__TASK GOAL__: Write the records out again, keeping each line exactly as it is.

◇ ◇ ◇ ◇ ◇ ◇ ◇

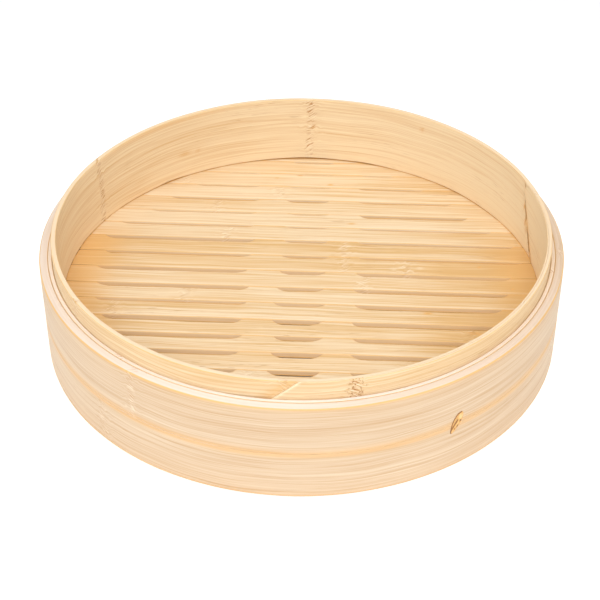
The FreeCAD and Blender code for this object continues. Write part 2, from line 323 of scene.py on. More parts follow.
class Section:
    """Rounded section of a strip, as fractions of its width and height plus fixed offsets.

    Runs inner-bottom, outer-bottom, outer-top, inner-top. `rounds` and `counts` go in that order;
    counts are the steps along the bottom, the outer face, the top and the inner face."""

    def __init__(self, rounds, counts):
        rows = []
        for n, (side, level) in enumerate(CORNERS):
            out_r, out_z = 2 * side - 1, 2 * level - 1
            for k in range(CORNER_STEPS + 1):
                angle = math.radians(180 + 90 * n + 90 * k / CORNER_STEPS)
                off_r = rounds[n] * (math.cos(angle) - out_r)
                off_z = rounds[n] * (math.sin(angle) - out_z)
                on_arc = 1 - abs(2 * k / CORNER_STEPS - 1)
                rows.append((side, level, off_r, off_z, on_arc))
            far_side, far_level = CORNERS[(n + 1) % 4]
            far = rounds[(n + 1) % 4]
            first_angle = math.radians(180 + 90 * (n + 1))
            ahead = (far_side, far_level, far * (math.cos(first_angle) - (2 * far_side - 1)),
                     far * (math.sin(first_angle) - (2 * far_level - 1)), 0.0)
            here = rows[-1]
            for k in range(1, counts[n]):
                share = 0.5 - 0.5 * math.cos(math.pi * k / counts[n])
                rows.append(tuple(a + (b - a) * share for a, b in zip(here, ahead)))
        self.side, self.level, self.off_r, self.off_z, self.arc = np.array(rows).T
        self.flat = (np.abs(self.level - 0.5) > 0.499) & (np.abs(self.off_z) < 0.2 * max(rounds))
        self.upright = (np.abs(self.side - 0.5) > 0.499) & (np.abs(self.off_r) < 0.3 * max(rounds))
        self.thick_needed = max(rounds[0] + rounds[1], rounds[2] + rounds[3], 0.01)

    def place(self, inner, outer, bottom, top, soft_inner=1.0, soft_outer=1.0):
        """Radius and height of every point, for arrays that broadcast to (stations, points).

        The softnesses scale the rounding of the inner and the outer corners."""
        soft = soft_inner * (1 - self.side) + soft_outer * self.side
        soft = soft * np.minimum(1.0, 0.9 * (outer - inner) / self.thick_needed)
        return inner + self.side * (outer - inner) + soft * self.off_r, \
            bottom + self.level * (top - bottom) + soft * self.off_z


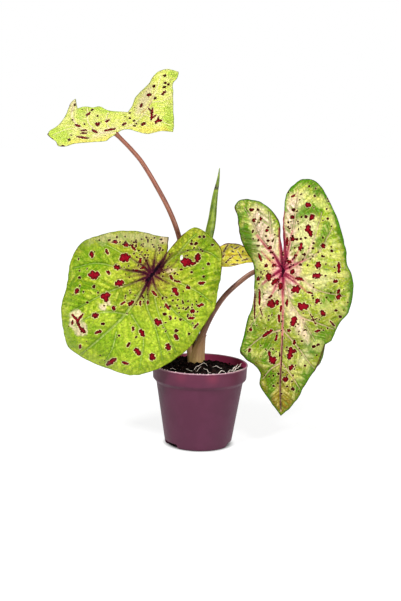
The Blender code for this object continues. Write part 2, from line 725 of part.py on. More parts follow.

◇ ◇ ◇ ◇ ◇ ◇ ◇

__EXERCISE SOLUTION__:
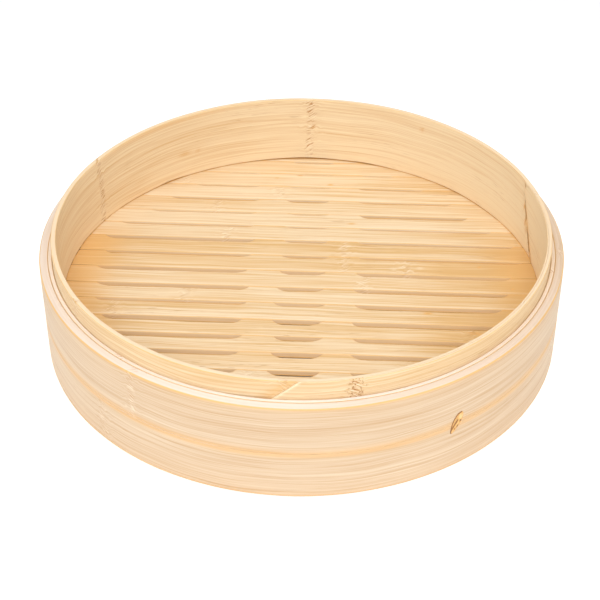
The FreeCAD and Blender code for this object continues. Write part 2, from line 323 of scene.py on. More parts follow.
class Section:
    """Rounded section of a strip, as fractions of its width and height plus fixed offsets.

    Runs inner-bottom, outer-bottom, outer-top, inner-top. `rounds` and `counts` go in that order;
    counts are the steps along the bottom, the outer face, the top and the inner face."""

    def __init__(self, rounds, counts):
        rows = []
        for n, (side, level) in enumerate(CORNERS):
            out_r, out_z = 2 * side - 1, 2 * level - 1
            for k in range(CORNER_STEPS + 1):
                angle = math.radians(180 + 90 * n + 90 * k / CORNER_STEPS)
                off_r = rounds[n] * (math.cos(angle) - out_r)
                off_z = rounds[n] * (math.sin(angle) - out_z)
                on_arc = 1 - abs(2 * k / CORNER_STEPS - 1)
                rows.append((side, level, off_r, off_z, on_arc))
            far_side, far_level = CORNERS[(n + 1) % 4]
            far = rounds[(n + 1) % 4]
            first_angle = math.radians(180 + 90 * (n + 1))
            ahead = (far_side, far_level, far * (math.cos(first_angle) - (2 * far_side - 1)),
                     far * (math.sin(first_angle) - (2 * far_level - 1)), 0.0)
            here = rows[-1]
            for k in range(1, counts[n]):
                share = 0.5 - 0.5 * math.cos(math.pi * k / counts[n])
                rows.append(tuple(a + (b - a) * share for a, b in zip(here, ahead)))
        self.side, self.level, self.off_r, self.off_z, self.arc = np.array(rows).T
        self.flat = (np.abs(self.level - 0.5) > 0.499) & (np.abs(self.off_z) < 0.2 * max(rounds))
        self.upright = (np.abs(self.side - 0.5) > 0.499) & (np.abs(self.off_r) < 0.3 * max(rounds))
        self.thick_needed = max(rounds[0] + rounds[1], rounds[2] + rounds[3], 0.01)

    def place(self, inner, outer, bottom, top, soft_inner=1.0, soft_outer=1.0):
        """Radius and height of every point, for arrays that broadcast to (stations, points).

        The softnesses scale the rounding of the inner and the outer corners."""
        soft = soft_inner * (1 - self.side) + soft_outer * self.side
        soft = soft * np.minimum(1.0, 0.9 * (outer - inner) / self.thick_needed)
        return inner + self.side * (outer - inner) + soft * self.off_r, \
            bottom + self.level * (top - bottom) + soft * self.off_z


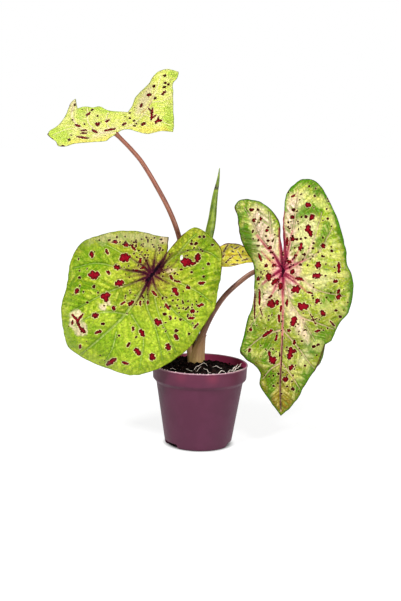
The Blender code for this object continues. Write part 2, from line 725 of part.py on. More parts follow.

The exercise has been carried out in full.